In March 2011, Celera’s board approved a merger agreement under which Quest would launch a tender offer followed by a back-end merger. Under the terms of the agreement, Celera was required to pay a termination fee of $23.45 million if it accepted a competing bid; Celera’s board was subject to a “no shop” provision; and several initial bidders were bound by a “don’t-ask-don’t-waive” standstill agreement. Shortly after the transaction’s announcement, NOERS filed a class action complaint alleging breach of fiduciary duty claims. After expedited discovery, NOERS and the defendants entered into a non-binding memorandum of understanding providing for certain therapeutic benefits, including a reduction in the termination fee from $23.45 million to $15.6 million, the elimination of the “don’t-ask-don’t-waive” standstill agreements, an extension of the tender offer, and supplemental disclosures. The MOU was conditioned on NOERS’ general release of all claims (including monetary damages) by any member of the class, including BVF.

BVF objected to the settlement, claiming that the therapeutic benefits were of no value to it and stating that it sought monetary damages to reflect the real value of its stock. On March 23, 2012, over BVF’s objection, the Court of Chancery certified the class as a non-opt-out class under Court of Chancery Rules 23(b)(1) and (b)(2) and approved the settlement. On appeal, the Supreme Court held that NOERS was an adequate class representative because, although it sold its stock four days before the transaction closed and ten months before the settlement was approved, it had owned its stock at the time Celera’s board approved and executed the merger agreement and at the time the parties executed the MOU.

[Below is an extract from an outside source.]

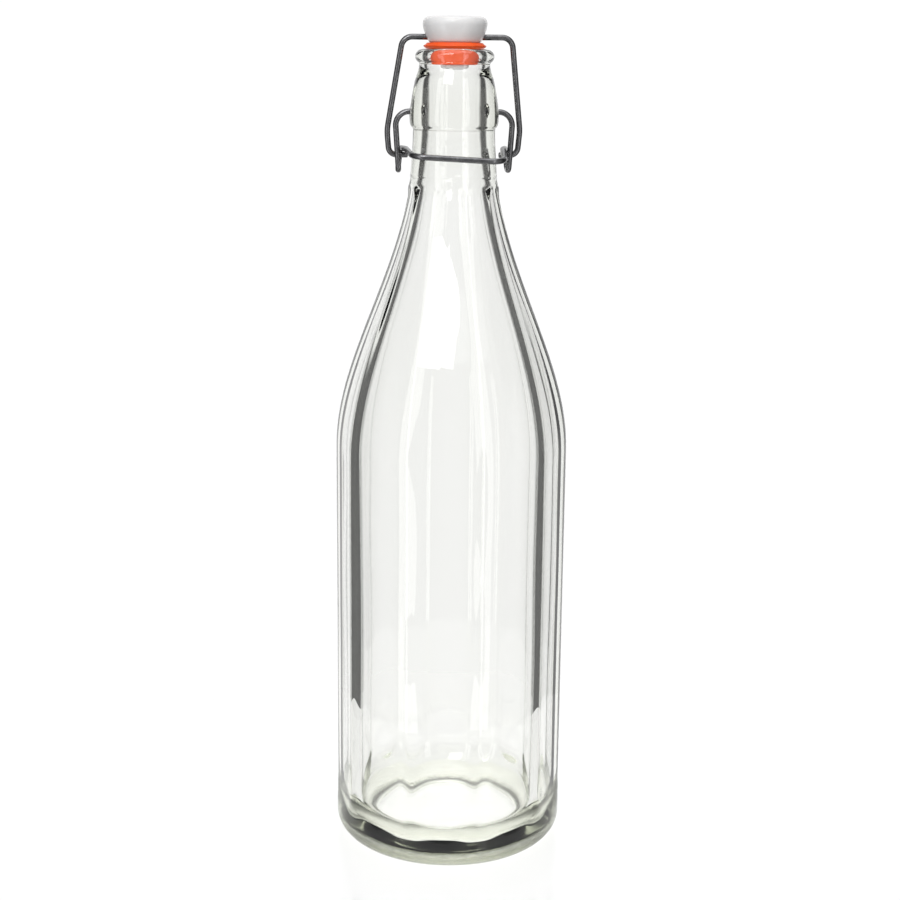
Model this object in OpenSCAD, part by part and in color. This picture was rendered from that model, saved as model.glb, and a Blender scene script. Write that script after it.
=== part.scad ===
// Swing-top growler: a ten-sided clear glass bottle closed by a stopper on a bent wire bail.
// The origin is the centre of the resting plane, the neck points along +Z, the lever's handle
// bar faces -Y and every hinge axis runs along X.

/* [Glass body] */

// radius over the ten rounded corners of the body
body_r = 45; // [35:0.1:55]
// height where the straight body turns into the shoulder
body_top = 157.3; // [100:0.1:200]
// height where the shoulder meets the neck
neck_z = 259.3; // [200:0.1:290]
// how far the facets are turned from the closure's axis
facet_turn = -7.5; // [-18:0.5:18]
// number of flat sides
sides = 10; // [6:1:12]
// radius of the rounded heel
heel_r = 8.2; // [4:0.1:14]
// outer radius of the flat ring the bottle stands on
ring_r = 37.4; // [28:0.1:42]
// width of that flat ring
ring_w = 1.8; // [0.8:0.1:4]
// depth of the dished underside
punt = 3; // [1:0.5:8]
// height of the lowest facet edge above the table
facet_low = 8; // [4:0.5:20]

/* [Glass neck] */

// neck radius at its foot
neck_r = 16.3; // [14:0.1:20]
// neck radius under the collar
neck_top_r = 15.3; // [13:0.1:18]
// height of the collar's underside
collar_z = 278.3; // [250:0.1:290]
// largest radius of the collar
collar_r = 16.6; // [15:0.1:20]
// largest radius of the lip
lip_r = 14.6; // [12:0.1:18]
// height of the lip's top face
lip_z = 306.7; // [270:0.1:320]
// radius of the bore through the neck
bore_r = 10; // [7:0.1:12]
// depth of each wire dimple, measured from the collar's side
dimple_deep = 3; // [1.5:0.1:4]

/* [Glass wall] */

// wall thickness of the body
wall = 2.8; // [2.5:0.1:7]
// thickness of the glass under the contents
floor_t = 6; // [4:0.5:12]
// radius inside the heel
floor_round = 16; // [6:0.5:18]

/* [Closure] */

// diameter of both wires
wire_d = 2.15; // [1.6:0.05:3]
// height of the lever's axis through the two dimples
pivot_z = 284.2; // [270:0.1:290]
// how far the lever's legs stand from the centre plane at the top
leg_x = 22; // [19:0.1:26]
// how much closer together they are on each side at their eyes
leg_in = 1.4; // [0:0.1:2]
// height of the hooks where the bail hangs in the lever
hook_z = 268.3; // [255:0.1:272]
// how far the hooks sit behind the lever's axis, which locks it shut
hook_y = 2.5; // [1.5:0.1:4]
// height of the centre line at the bottom of the lever's eyes
eye_z = 262.8; // [250:0.1:266]
// how far the handle bar stands in front of the neck's axis
bar_y = 22.5; // [19:0.5:32]
// half the width of the handle bar
bar_x = 16.6; // [13.5:0.1:17.5]
// height of the handle bar at the front
bar_z = 267.9; // [255:0.1:270]
// how much lower than that the hand-bent bar's right end sits, and its left end higher
bar_drop = 0.9; // [0:0.1:1.5]
// how far the bail's arms stand out at their widest
arm_x = 24.8; // [22:0.1:30]
// how far the bail's upper corners stand out
corner_x = 20.1; // [16:0.1:24]
// sideways lean of the hand-bent bail at its upper corners
bail_lean = 1; // [0:0.1:1.5]
// height of the bail's cross wire in the stopper head
cross_z = 311; // [300:0.1:316]

/* [Stopper and gasket] */

// radius of the stopper head at its widest
head_r = 11.9; // [9:0.1:14]
// height of the stopper head's top
head_top = 318.4; // [305:0.1:325]
// height of the stopper head's underside
head_low = 309; // [303:0.1:312]
// radius of the stem through the gasket
stem_r = 4; // [2.5:0.1:5]
// radius of the button that holds the gasket on the stem
button_r = 5.2; // [4:0.1:6]
// height of the button's end
button_z = 298; // [286:0.1:302]
// radius of the gasket's pointed flange
flange_r = 11.6; // [10:0.1:14]
// radius of the gasket's plug at the top
plug_r = 8.8; // [6:0.1:9]

/* [Hidden] */

$fn = 96;
wr = wire_d / 2;
run = 0.06;                                   // radial play of every wire hinge
flat = cos(180 / sides);                      // corner radius to flat distance
heel_bulge = body_r - 0.2;
steps = 12;                                   // pieces of the shoulder curve
foot_pull = 33.1;                             // how long the shoulder follows the body
neck_pull = 37.3;                             // how long it leads into the neck
neck_flare = 5;                               // how much the shoulder opens below the neck
groove_z = lip_z - 5.4;
groove_r = lip_r - 1.5;
far = 2 * body_r;
gap = 0.2;                                    // under the gasket's flange
dimple_x = collar_r - dimple_deep;
eye_x = leg_x - leg_in;
button_t = 2.9;                               // thickness of the stopper's end button
in_r = body_r * flat - wall;                  // inside radius of the body
in_top = body_top - 2;
mouth_z = button_z - 1.3;                     // where the bore opens out for the plug
mouth_r = bore_r + 0.35;

function mix(a, b, t) = a + (b - a) * t;
function curve(p, t) =
    pow(1 - t, 3) * p[0] + 3 * t * pow(1 - t, 2) * p[1]
    + 3 * t * t * (1 - t) * p[2] + t * t * t * p[3];
function arc(c, r, a, b, n) =
    [for (i = [0:n]) c + r * [cos(mix(a, b, i / n)), sin(mix(a, b, i / n))]];

shoulder = [
    [body_r, body_top],
    [body_r, body_top + foot_pull],
    [neck_r + neck_flare, neck_z - neck_pull],
    [neck_r, neck_z]
];
inner_shoulder = [
    [in_r, in_top],
    [in_r, in_top + foot_pull],
    [bore_r + neck_flare + 2.5, neck_z - neck_pull - 2],
    [bore_r + 1.3, neck_z + 4]
];

// half outline of the turned glass, from the dished underside up to the lip
function turned_outline() = concat(
    [[0, punt], [ring_r - 7, punt], [ring_r - ring_w - 1.8, 0.8], [ring_r - ring_w, 0], [ring_r, 0]],
    arc([heel_bulge - heel_r, heel_r], heel_r, -68, 0, 6),
    [[heel_bulge, facet_low + 8], [body_r + 1.2, facet_low + 14]],
    [[body_r + 1.2, body_top]],
    [for (i = [1:steps - 3]) curve(shoulder, i / steps) + [1.2, 0.6]],
    [[neck_r + 0.75, neck_z - 4.8], [neck_r + 0.15, neck_z - 0.8]],
    [[mix(neck_r, neck_top_r, 0.55), neck_z + 6], [neck_top_r, collar_z - 1.2]],
    [[neck_top_r - 0.05, collar_z], [collar_r - 0.8, collar_z + 0.4]],
    [[collar_r - 0.25, collar_z + 1.2], [collar_r - 0.05, collar_z + 2.6]],
    [[collar_r, collar_z + 4.4], [collar_r - 0.1, collar_z + 6.4]],
    [[collar_r - 0.45, collar_z + 8.8], [collar_r - 1.15, collar_z + 13.2]],
    [[collar_r - 2.1, collar_z + 17.6], [groove_r + 0.4, groove_z - 2.6]],
    [[groove_r, groove_z], [groove_r + 0.2, groove_z + 0.7]],
    arc([lip_r - 2.6, lip_z - 2.65], 2.6, -25, 76, 7),
    [[mouth_r + 0.9, lip_z], [0, lip_z]]
);

// half outline of the hollow inside
function hollow_outline() = concat(
    [[0, floor_t + 1.5], [in_r - floor_round - 6, floor_t + 0.6]],
    arc([in_r - floor_round, floor_t + floor_round], floor_round, -84, 0, 7),
    [[in_r, in_top]],
    [for (i = [1:steps - 1]) curve(inner_shoulder, i / steps)],
    [[bore_r + 1.3, neck_z + 4], [bore_r + 0.5, neck_z + 11], [bore_r, neck_z + 16]],
    [[bore_r, mouth_z], [mouth_r, mouth_z + 0.8], [mouth_r, lip_z - 1.4]],
    arc([mouth_r + 1.1, lip_z - 1.4], 1.1, 180, 112, 3),
    [[mouth_r + 1.1, lip_z + 1], [0, lip_z + 1]]
);

// half outline of the ten-sided block over its corners: it runs out past the turned outline
// at the heel and the neck
function corner_outline() = concat(
    [[0, -1], [body_r + 6, -1], [body_r + 6, facet_low - 5.5]],
    [[body_r + 2.6, facet_low], [body_r + 0.58, facet_low + 4.6], [body_r, facet_low + 9]],
    [for (i = [0:steps - 1]) curve(shoulder, i / steps)],
    [[neck_r + 0.37, neck_z - 3.2], [neck_r + 1.4, neck_z + 0.4]],
    [[neck_r + 5, neck_z + 4], [neck_r + 5, lip_z + 2], [0, lip_z + 2]]
);

module half_turn(pts) {
    rotate_extrude($fn = 180)
        polygon(pts);
}

module glass_block() {
    intersection() {
        half_turn(turned_outline());
        rotate_extrude($fn = sides)
            polygon(corner_outline());
    }
}

// the clear glass bottle
module bottle() {
    color([0.86, 0.9, 0.88, 0.4])
        difference() {
            rotate([0, 0, facet_turn])
                glass_block();
            half_turn(hollow_outline());
            // the two dimples that hold the lever's ends
            for (s = [-1, 1])
                translate([s * dimple_x, 0, pivot_z])
                    rotate([0, s * 90, 0])
                        cylinder(r = wr + run, h = collar_r, $fn = 48);
        }
}

function unit(v) = v / norm(v);
function way(p, i) = unit(p[i + 1] - p[i]);
function turn(p, i) = acos(way(p, i - 1) * way(p, i));
function cut_back(p, r, i) = r[i - 1] * tan(turn(p, i) / 2);
function plane(p, i) = unit(cross(way(p, i - 1), way(p, i)));
function roll(p, i) = atan2(cross(plane(p, i), plane(p, i + 1)) * way(p, i), plane(p, i) * plane(p, i + 1));
function run_len(p, r, i) =
    norm(p[i + 1] - p[i])
    - (i == 0 ? 0 : cut_back(p, r, i))
    - (i == len(p) - 2 ? 0 : cut_back(p, r, i + 1));

// a hair of swell where a bend starts or ends
module swell() {
    sphere(r = wr * 1.04, $fn = 48);
}

// the wire from its point i on: a straight length, then a bend towards -X, then the rest
module rest_of_wire(p, r, i) {
    length = run_len(p, r, i);
    cylinder(r = wr, h = length, $fn = 48);
    if (i > 0)
        swell();
    if (i < len(p) - 2) {
        bow = r[i];
        angle = turn(p, i + 1);
        translate([0, 0, length])
            swell();
        translate([-bow, 0, length])
            rotate([90, 0, 0])
                rotate_extrude(angle = angle, $fn = 96)
                    translate([bow, 0])
                        circle(r = wr, $fn = 48);
        translate([-bow, 0, length])
            rotate([0, -angle, 0])
                translate([bow, 0, 0])
                    rotate([0, 0, i < len(p) - 3 ? roll(p, i + 1) : 0])
                        rest_of_wire(p, r, i + 1);
    }
}

// bent wire through the points p, with the bend radii r at the points between its ends
module wire(p, r) {
    z = way(p, 0);
    y = -plane(p, 1);
    x = cross(y, z);
    multmatrix([
        [x[0], y[0], z[0], p[0][0]],
        [x[1], y[1], z[1], p[0][1]],
        [x[2], y[2], z[2], p[0][2]]
    ])
        rest_of_wire(p, r, 0);
}

// one half of the lever, from the dimple to the bar; s is its side
function lever_half(s) = [
    [s * (dimple_x + 0.3), 0, pivot_z],
    [s * leg_x, 0, pivot_z],
    [s * eye_x, 0, eye_z],
    [s * eye_x, 2 * hook_y, eye_z],
    [s * (eye_x - 0.9), 2 * hook_y, hook_z + 2.4],
    [s * (eye_x - 2.6), -3, hook_z + 2.4],
    [s * bar_x, -bar_y, bar_z - s * bar_drop]
];
lever_bends = [5, 1.8, 1.8, 1.6, 4.5, 5.5];

function backward(v) = [for (i = [len(v) - 1:-1:0]) v[i]];

// the lever: eyes for the bail, the handle bar in front and ends in the dimples
module lever_wire() {
    color([0.27, 0.27, 0.27])
        wire(
            concat(lever_half(-1), backward(lever_half(1))),
            concat(lever_bends, backward(lever_bends))
        );
}

// one half of the bail, from its hook to the upper corner
function bail_half(s) = [
    [s * (leg_x - 5), hook_y, hook_z],
    [s * (arm_x - 0.8), hook_y, hook_z],
    [s * arm_x, hook_y * 0.8, hook_z + 9],
    [s * corner_x + bail_lean, 0, cross_z]
];
bail_bends = [3, 16, 4];

// the bail: hooked in the lever's eyes, its top crosses the stopper head
module bail_wire() {
    color([0.27, 0.27, 0.27])
        wire(
            concat(bail_half(-1), backward(bail_half(1))),
            concat(bail_bends, backward(bail_bends))
        );
}

// the white head with its stem and end button
module stopper() {
    color([0.9, 0.9, 0.88])
        difference() {
            union() {
                half_turn(concat(
                    [[0, head_low], [head_r - 2.9, head_low], [head_r - 2.1, head_low + 0.5]],
                    [[head_r - 1.15, head_low + 2.4], [head_r - 0.45, head_low + 4.2]],
                    [[head_r - 0.05, head_low + 5.8]],
                    arc([head_r - 2, head_top - 2.3], 2, 0, 80, 6),
                    [[head_r - 4, head_top], [0, head_top]]
                ));
                translate([0, 0, button_z + 1])
                    cylinder(r = stem_r, h = head_low - button_z, $fn = 64);
                half_turn([
                    [0, button_z], [button_r - 1.2, button_z], [button_r - 0.35, button_z + 0.45],
                    [button_r, button_z + 1.3], [button_r, button_z + button_t], [0, button_z + button_t]
                ]);
            }
            // the hole for the bail's cross wire
            translate([-far, 0, cross_z])
                rotate([0, 90, 0])
                    cylinder(r = wr + run, h = 2 * far, $fn = 48);
        }
}

// the orange rubber seal
module gasket() {
    low = button_z + button_t + 0.05;
    color([0.88, 0.25, 0.06])
        difference() {
            half_turn([
                [0, low], [plug_r - 2, low], [plug_r - 1, low + 0.5], [plug_r - 0.4, low + 1.7],
                [plug_r, lip_z - 0.6], [plug_r, lip_z + gap], [flange_r - 1, lip_z + gap],
                [flange_r, lip_z + 1], [flange_r - 0.15, lip_z + 1.3],
                [flange_r - 1.8, head_low - 0.03], [0, head_low - 0.03]
            ]);
            translate([0, 0, low - 1])
                cylinder(r = stem_r + 0.03, h = far, $fn = 64);
        }
}

bottle();
lever_wire();
bail_wire();
stopper();
gasket();
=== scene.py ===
"""Swing-top growler: looks of the glass, wires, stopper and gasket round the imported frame."""
import math

import bmesh
import bpy
from mathutils import Matrix, Vector, noise


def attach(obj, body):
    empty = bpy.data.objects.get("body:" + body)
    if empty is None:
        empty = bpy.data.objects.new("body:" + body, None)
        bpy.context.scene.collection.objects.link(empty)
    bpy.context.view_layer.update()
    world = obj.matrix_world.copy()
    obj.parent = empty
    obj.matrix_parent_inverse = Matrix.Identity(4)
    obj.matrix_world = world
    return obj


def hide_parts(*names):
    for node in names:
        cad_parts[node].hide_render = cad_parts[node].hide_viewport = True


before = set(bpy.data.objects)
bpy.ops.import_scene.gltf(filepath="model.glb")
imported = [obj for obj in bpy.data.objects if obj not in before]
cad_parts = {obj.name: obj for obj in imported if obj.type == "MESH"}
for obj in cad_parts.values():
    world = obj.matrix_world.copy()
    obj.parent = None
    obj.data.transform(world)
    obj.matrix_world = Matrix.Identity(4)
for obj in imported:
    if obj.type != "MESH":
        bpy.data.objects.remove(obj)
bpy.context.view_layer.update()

MM = 0.001
TAU = 2 * math.pi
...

While the Supreme Court held that the Court of Chancery did not abuse its discretion by certifying the class under Rules 23(b)(1) and (b)(2), it held that the trial court did abuse its discretion by denying BVF a discretionary right to opt out of the class. Recognizing that Rule 23, similar to its federal counterpart, does not contain a provision that authorizes the court to grant opt-out rights to class members of any class not certified under Rule 23(b)(3), the Supreme Court held that Rule 23(d)(2), providing for notice to class members, permits a discretionary opt-out right. The Supreme Court also recognized that the litigation as originally filed presented claims that were primarily for equitable relief, which typically supports certification of a non-opt-out class. Nonetheless, the Supreme Court observed that “in somewhat unique circumstances, the parties agreed to a de facto settlement of those equitable claims without formal court approval, leaving only monetary damage claims as the subject of a later formal, de jure application for a court-approved settlement.” The Supreme Court held that the Court of Chancery, in considering whether to certify a class, “should not—and indeed cannot—blind itself to that reality and treat the settlement as one in which the equitable claims were still viable and predominant.” Because the Court of Chancery, in determining whether to certify a class, must consider the posture of the case “as it realistically exists,” the Supreme Court held that the Court of Chancery erred by denying a discretionary opt-out right where the policy favoring a global settlement was outweighed by due process concerns. Accordingly, the Supreme Court held that the Court of Chancery had to provide an opt-out right under these particular facts and circumstances.